Vision Transformer

Authors: Wooseok Gwak

This is the repository that implements Vision Transformer (Alexey Dosovitskiy et al, 2021) using tensorflow 2. The paper can be found at here.

The official Jax repository is here

Requirements

I recommend using python3 and conda virtual environment.

conda create -n myenv python=3.7
conda activate myenv
conda install --yes --file requirements.txt

After making a virtual environment, download the git repository and use the model for your own project.

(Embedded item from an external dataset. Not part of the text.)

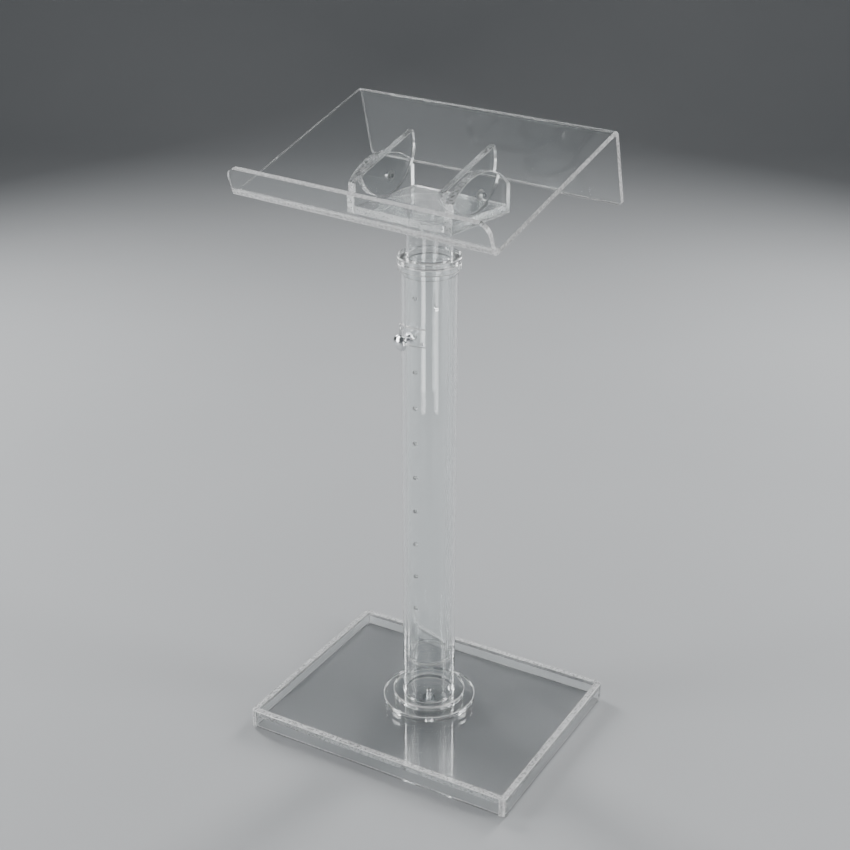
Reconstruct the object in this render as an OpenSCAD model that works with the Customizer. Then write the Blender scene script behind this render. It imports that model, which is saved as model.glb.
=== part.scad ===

When you're done working on the project, deactivate the virtual environment with conda deactivate.

Usage

import tensorflow as tf
from model.model import model

vit = ViT(
    d_model = 50
    mlp_dim = 100,
    num_heads = 10,
    dropout_rate = 0.1,
    num_layers = 3,
    patch_size = 32,
    num_classes = 102
)

img = np.randn(1, 3, 256, 256)

preds = vit(img)

Because of dependeny problem for anaconda packages, I use tensorflow 2.3 and write the code for multi head attention. (the code can be found from here) I recommend to use tf.keras.layers.MultiHeadAttention from tensorflow 2.5~.

Training

python train.py

train.py is sample training code to verify whether it performs the desired operation. You can change the file to train the model on specific dataset.

  • 2021.11.30 : WARNING:tensorflow:'gradients do not exist for variables' is not resolved!